La versión del Señor Oscuro

David Brin, que ya habló en su momento del amor por las tradiciones del pasado en Star Wars, se encara ahora con la Tierra Media. En «J.R.R. Tolkien — enemy of progress» habla de muchas cosas, especialmente de ese amor y defensa de las clases nobles del pasado y de como la chusma no tiene derecho a decidir su destino. Y claro, también comenta que después de todo la versión que se da en la historia es la escrita por los vencedores:

Ask yourself: «How would Sauron have described the situation?»

And then: «What might ‘really’ have happened?»

Now ponder something that comes through even the party-line demonization of a crushed enemy — this clear-cut and undeniable fact: Sauron’s army was the one that included every species and race on Middle Earth, including all the despised colors of humanity, and all the lower classes.

Hmm. Did they all leave their homes and march to war thinking, «Oh, goody, let’s go serve an evil Dark Lord»?

Or might they instead have thought they were the «good guys,» with a justifiable grievance worth fighting for, rebelling against an ancient, rigid, pyramid-shaped, feudal hierarchy topped by invader-alien elfs and their Numenorean-colonialist human lackeys?

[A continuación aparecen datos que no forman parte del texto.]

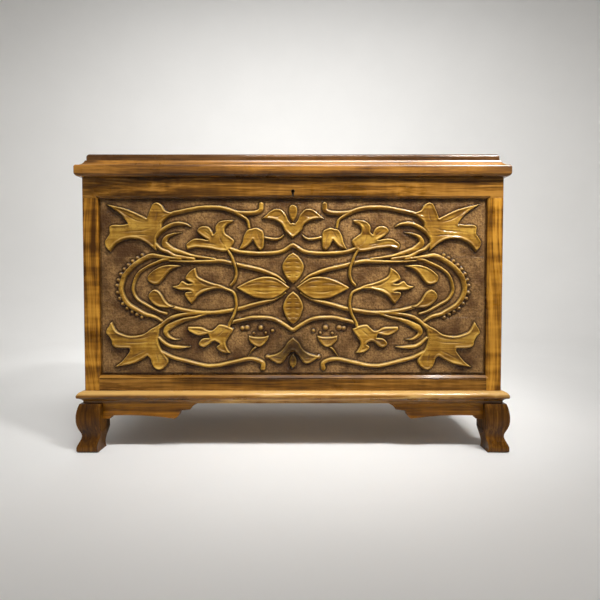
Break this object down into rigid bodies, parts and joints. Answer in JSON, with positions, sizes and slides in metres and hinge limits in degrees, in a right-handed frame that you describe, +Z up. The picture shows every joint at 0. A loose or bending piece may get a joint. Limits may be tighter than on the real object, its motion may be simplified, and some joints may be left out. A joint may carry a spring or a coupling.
{
  "type": "carved blanket chest",
  "caption": "Carved blanket chest with a panelled front, hinged moulded lid, chest lock, and a plinth on ogee bracket feet.",
  "frame": {"origin": "on the floor, under the middle of the whole chest", "axes": "+X to the right of someone facing the front, the front faces -Y, +Z up"},
  "size_m": [1.006, 0.4842, 0.695],
  "materials": {
    "carved_walnut": "carved, waxed, ground dark and punched",
    "figured_walnut": "french polished, cross figured",
    "rail_walnut": "french polished",
    "moulding_walnut": "french polished moulding",
    "foot_walnut": "dark polished",
    "end_walnut": "french polished",
    "lid_top_walnut": "french polished, gloss",
    "inner_deal": "unpolished, aged",
    "old_brass": "aged brass",
    "lock_brass": "aged brass",
    "lock_steel": "worn steel",
    "screw_steel": "darkened steel"
  },
  "bodies": {
    "carcass": {"front_top_rail": "rail_walnut", "front_bottom_rail": "rail_walnut", "front_left_stile": "figured_walnut", "front_right_stile": "figured_walnut", "keyhole_escutcheon": "old_brass", "left_end_lower_board": "end_walnut", "left_end_upper_board": "end_walnut", "right_end_lower_board": "end_walnut", "right_end_upper_board": "end_walnut", "bottom_bearer_front": "inner_deal", "bottom_bearer_back": "inner_deal", "bottom_bearer_left": "inner_deal", "bottom_bearer_right": "inner_deal", "plinth_front": "moulding_walnut", "plinth_left": "moulding_walnut", "plinth_right": "moulding_walnut", "plinth_back": "inner_deal", "foot_front_left": "foot_walnut", "foot_front_right": "foot_walnut", "foot_back_left": "foot_walnut", "foot_back_right": "foot_walnut", "foot_dowels": "inner_deal", "wing_front_left": "figured_walnut", "wing_front_right": "figured_walnut", "wing_left_front": "figured_walnut", "wing_left_back": "figured_walnut", "wing_right_front": "figured_walnut", "wing_right_back": "figured_walnut", "carved_panel_board_1": "carved_walnut", "carved_panel_board_2": "carved_walnut", "carved_panel_board_3": "carved_walnut", "back_board_1": "inner_deal", "back_board_2": "inner_deal", "back_board_3": "inner_deal", "bottom_board_1": "inner_deal", "bottom_board_2": "inner_deal", "bottom_board_3": "inner_deal", "left_hinge_carcass_leaf": "old_brass", "right_hinge_carcass_leaf": "old_brass", "hinge_pins": "old_brass", "hinge_carcass_screws": "screw_steel", "lock_case": "lock_brass", "lock_cover_plate": "lock_steel", "lock_bolt_spring": "screw_steel", "lock_screws": "screw_steel"},
    "lid": {"lid_front_rail": "moulding_walnut", "lid_left_rail": "moulding_walnut", "lid_right_rail": "moulding_walnut", "lid_back_rail": "moulding_walnut", "lid_top_front_board": "lid_top_walnut", "lid_top_back_board": "lid_top_walnut", "lid_left_batten": "inner_deal", "lid_right_batten": "inner_deal", "left_hinge_lid_leaf": "old_brass", "right_hinge_lid_leaf": "old_brass", "hinge_lid_screws": "screw_steel", "link_plate": "old_brass", "link_plate_screws": "screw_steel"},
    "bolt": {"lock_bolt": "lock_steel"}
  },
  "joints": [
    {"name": "lid_hinge", "type": "hinge", "parent": "carcass", "child": "lid", "pos_m": [0, 0.23765, 0.63875], "axis": [-1, 0, 0], "range_deg": [0, 100]},
    {"name": "lock_bolt_slide", "type": "slide", "parent": "carcass", "child": "bolt", "axis": [1, 0, 0], "range_m": [0, 0.008]}
  ]
}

Picture, for a moment, Sauron the Eternal Rebel, relentlessly maligned by the victors of the War of the Ring — the royalists who control the bards and scribes (and moviemakers). Sauron, champion of the common Middle Earthling! Vanquished but still revered by the innumerable poor and oppressed who sit in their squalid huts, wary of the royal secret police with their magical spy-eyes, yet continuing to whisper stories, secretly dreaming and hoping that someday he will return … bringing more rings.

(vía gTexts)

Esta entrada tiene 2 comentarios

  1. angi

    esta muy clara

  2. el Paleo-freak

    La idea está clara, Jacobo, pero la imaginativa propuesta de Brin, también: Los vencedores *nos pintaron* a Sauron como un malvado espíritu esclavizador de ojos rojos.